By Andrew Edwards
Community colleges can often be seen as somehow inferior to four-year universities, but I could never understand this comparison. Is it really fair to compare an institution that only offers two-year programs with one that issues bachelor’s degrees?
In the arena where the two do compete -covering prerequisites- for majors programs, it seems clear to me what the more practical choice is. As once stated by former Whatcom President Harold Heiner, for what each offers, one costs half as much, has classes taught by teachers with master’s degrees and Ph.D’s instead of teacher’s assistants, and vastly smaller class sizes.
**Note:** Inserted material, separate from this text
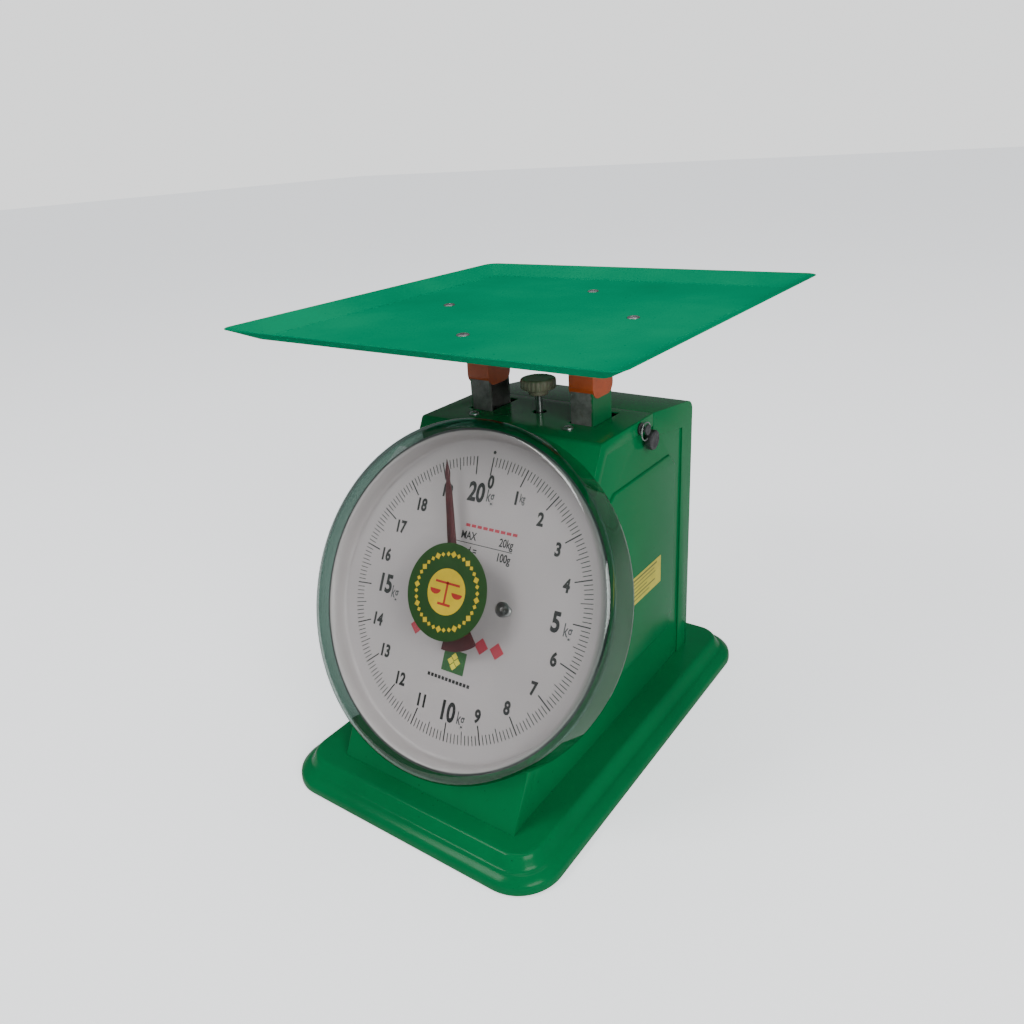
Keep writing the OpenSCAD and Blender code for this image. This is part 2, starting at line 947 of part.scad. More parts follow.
// Ring of wire that hangs on the neck of the seal screw.
module seal_wire() {
    color("silver")
        translate([half_w + 3.2, seal_y, seal_z])
            rotate([seal_angle, 0, 0])
                wire_ring_solid(wire_r);
}

// Ring of the seal wire, with its top hooked over the neck of the seal screw.
module wire_ring_solid(r) {
    translate([0, 0, -3.1])
        rotate([0, 90, 0])
            rotate_extrude($fn = 64)
                translate([wire_loop, 0])
                    circle(r, $fn = 16);
}

module lead_seal() {
    color("dimgray")
        translate([half_w + 3.2, seal_y, seal_z])
            rotate([seal_angle, 0, 0])
                difference() {
                    translate([-1.9, 0, -14.6])
                        rotate([0, 90, 0])
                            cylinder(r = 6.8, h = 4.8);
                    wire_ring_solid(wire_r + 0.05);
                }
}

module side_label() {
    color("gold")
        translate([inner_w + field_t, label_y - 25, label_z - 10.8])
            cube([0.2, 50, 21.6]);
}

base_pan();
foot(-1, -1);  // foot_front_left
foot(1, -1);  // foot_front_right
foot(-1, 1);  // foot_back_left
foot(1, 1);  // foot_back_right
front_top_cover();
side_panel(-1);  // side_panel_left
side_panel(1);  // side_panel_right
back_cover();
top_screw(-1);  // top_screw_left
top_screw(1);  // top_screw_right
back_screws();
frame_plate(-1);  // frame_plate_left
frame_plate(1);  // frame_plate_right
frame_bridge();
pivot_rod(upper_pin_z);  // upper_pivot_rod
pivot_rod(lower_pin_z);  // lower_pivot_rod
lever(upper_pin_z);  // upper_lever
lever(lower_pin_z);  // lower_lever
link_pin(-1, upper_pin_z);  // upper_pin_left
link_pin(1, upper_pin_z);  // upper_pin_right
link_pin(-1, lower_pin_z);  // lower_pin_left
link_pin(1, lower_pin_z);  // lower_pin_right
zero_knob();
zero_screw();
spring_hanger();
main_spring(-1);  // main_spring_left
main_spring(1);  // main_spring_right
load_post(-1);  // load_post_left
load_post(1);  // load_post_right
load_crossbar();
rack_arm();
movement_front_plate();
movement_back_plate();
movement_pillars();
rack();
rack_foot_pin();
rack_roller();
pinion_arbor();
pointer_hub();
pointer();
dial_plate();
dial_post(-1);  // dial_post_left
dial_post(1);  // dial_post_right
dial_screw(-1);  // dial_screw_left
dial_screw(1);  // dial_screw_right
clear_cover();
cover_sticker();
platform_tray();
platform_cross();
platform_screw(screw_spots()[0]);  // platform_screw_left
platform_screw(screw_spots()[1]);  // platform_screw_right
platform_screw(screw_spots()[2]);  // platform_screw_front
platform_screw(screw_spots()[3]);  // platform_screw_back
post_cap(-1);  // post_cap_left
post_cap(1);  // post_cap_right
seal_screw();
seal_wire();
lead_seal();
side_label();
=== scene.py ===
"""Looks of a green spring dial platform scale, laid out as an add-on and run as a script.

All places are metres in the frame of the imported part: +Z up, -Y the dial side.
"""

import json
import math

import bmesh
import bpy
from bpy.props import FloatProperty, FloatVectorProperty, IntProperty, PointerProperty
from mathutils import Matrix, Vector

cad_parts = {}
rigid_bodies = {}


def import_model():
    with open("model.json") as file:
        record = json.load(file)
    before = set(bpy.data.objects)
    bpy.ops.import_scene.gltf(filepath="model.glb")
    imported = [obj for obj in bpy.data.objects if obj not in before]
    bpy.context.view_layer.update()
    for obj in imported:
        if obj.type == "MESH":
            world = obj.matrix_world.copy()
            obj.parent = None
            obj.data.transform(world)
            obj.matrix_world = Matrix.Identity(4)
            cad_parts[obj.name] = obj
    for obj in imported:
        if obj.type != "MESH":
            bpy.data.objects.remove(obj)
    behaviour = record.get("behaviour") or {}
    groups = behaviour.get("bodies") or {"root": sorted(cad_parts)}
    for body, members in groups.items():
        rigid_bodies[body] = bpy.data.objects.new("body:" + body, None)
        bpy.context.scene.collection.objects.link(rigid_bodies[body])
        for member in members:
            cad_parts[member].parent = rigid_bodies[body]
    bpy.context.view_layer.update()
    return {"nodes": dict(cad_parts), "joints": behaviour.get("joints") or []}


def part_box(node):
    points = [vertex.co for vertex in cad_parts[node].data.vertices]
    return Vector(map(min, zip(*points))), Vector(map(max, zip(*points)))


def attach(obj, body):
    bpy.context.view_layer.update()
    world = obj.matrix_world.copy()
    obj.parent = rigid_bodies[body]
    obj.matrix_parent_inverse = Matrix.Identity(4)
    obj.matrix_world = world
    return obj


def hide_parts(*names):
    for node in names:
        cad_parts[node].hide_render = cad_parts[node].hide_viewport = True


bl_info = {
    "name": "Dial Platform Scale",
    "version": (1, 0, 0),
    "blender": (4, 5, 0),
    "location": "View3D > Sidebar > Dial Scale",
    "description": "Builds the painted casing, dial, platform and mechanism of a spring dial scale",
    "category": "Object",
}

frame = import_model()

MM = 0.001
UPRIGHT = Matrix.Identity(3)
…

I have nothing against universities. In fact my goal is to transfer to one, but I do think that many students who aspire to earn a four-year degree do themselves a disservice by eliminating community colleges as an option for the first two years of their higher education.
Besides paying more for the same amount of credits as a community college, and potentially receiving lower quality instruction, young people who go straight to universities often miss out on being exposed to perspectives that are much different than their own. Here at Whatcom at least, I think a major benefit is having a student population that represents diverse age groups, nationalities and financial backgrounds.
From its very beginning Whatcom has sought to make higher education accessible to as many people as possible, and in a time of rapidly rising tuition costs and student debt, this undertaking is more timely than ever.